Listen to This, Listen to That: First Encounters

by Dan Froid

Filed under: Blog, Listen to This Listen to That |

What to burn, and what to curse? It was, yesterday, the last day of April, and Walpurgisnacht, or Witches’ Night. On that night, if I remember this correctly, witches gather at the tallest peak in Germany. I could, at this point, lead you to “Night on Bald Mountain”—which by the way, concerns a different night, a different sabbath, but, truer to my sensibilities I’d rather steer you toward Marianne Faithfull’s “Witches’ Song.” Faithfull is possibly a beautiful witch. “We will form the circle, hold our hands and chant / Let the great one know what it is we want,” she intones.  “Remember death is far away and life is sweet,” she sings.

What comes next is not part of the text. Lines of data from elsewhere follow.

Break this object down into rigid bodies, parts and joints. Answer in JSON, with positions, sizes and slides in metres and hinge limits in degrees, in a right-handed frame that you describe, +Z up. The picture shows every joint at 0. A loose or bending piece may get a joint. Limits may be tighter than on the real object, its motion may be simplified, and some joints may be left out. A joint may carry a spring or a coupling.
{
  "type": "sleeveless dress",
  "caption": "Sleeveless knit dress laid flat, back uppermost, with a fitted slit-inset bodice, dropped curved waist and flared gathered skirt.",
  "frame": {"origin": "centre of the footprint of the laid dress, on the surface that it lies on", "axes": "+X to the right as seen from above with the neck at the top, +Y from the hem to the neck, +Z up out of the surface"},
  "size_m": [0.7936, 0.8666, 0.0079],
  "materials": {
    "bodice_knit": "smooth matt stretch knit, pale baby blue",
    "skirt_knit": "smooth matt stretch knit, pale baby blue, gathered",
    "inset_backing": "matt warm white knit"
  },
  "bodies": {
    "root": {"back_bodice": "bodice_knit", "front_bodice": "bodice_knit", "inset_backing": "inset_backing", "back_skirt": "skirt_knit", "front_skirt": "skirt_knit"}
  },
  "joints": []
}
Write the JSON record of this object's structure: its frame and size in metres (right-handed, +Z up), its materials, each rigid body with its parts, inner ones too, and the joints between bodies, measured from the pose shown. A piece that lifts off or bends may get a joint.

What to burn, what to curse? A joke, of course, but that thought arises from another: “If you dig down deep, you lose good sleep / And it makes you heavy company,” Joni Mitchell sings in “Lesson in Survival.” This must be irony: what is her body of work if not an exercise in digging down deep? And yet this is something I’ve kept in mind for years: Don’t feel everything, don’t overthink. So what can I purge, at this moment in time?

Nikola Madzirov talks about surprises, in “First Encounters,” Air Schooner’s eighth episode. He says, “My first meeting with The Little Prince was crucial for flying into this literary world . . . I was wandering around many, many different cultures . . . I was listening to different music in that time, different movies, and at the end I tried to find this flower in my yard and that’s how I became more self-confident about writing about my life, my memory.” His sense of surprise, his thrill at discovering something new. It’s nice to be purged, but it’s better to be filled up, to partake of the world. He reads his poem, “Many Things Happened”:

Many things happened while the Earth was spinning on God’s finger. Wires released themselves from pylons and now they connect one love to another. Ocean drops deposited themselves eagerly onto caves’ walls. Flowers separated from minerals and set off following the scent. From the back pocket pieces of paper started flying all over our airy room: irrelevant things which we’d never do unless they were written down.

He’s talking about the same thing as Faithfull. She’s not singing about destruction, which is maybe why I like it; she’s singing about getting what she wants. Life is sweet, right? The point, I think, for Madzirov, is that he’s excited about all the things in this world. He advocates for a more passive way of enjoying them: observation. Faithfull’s a little more forthright: call the witches to the mountain and demand it. But for both, I guess, the goal is not to dig down deep, at least for a while, if they can help it. It’s to take pleasure in the world. I’m going to close with Meredith Monk’s “Memory Song,” which is—and this shouldn’t surprise you at this point—weird and wonderful, and which is sort of the song version of what this paragraph is trying to explain—the superior method of going about it. And for now I’m going to stop writing and I’m just going to listen.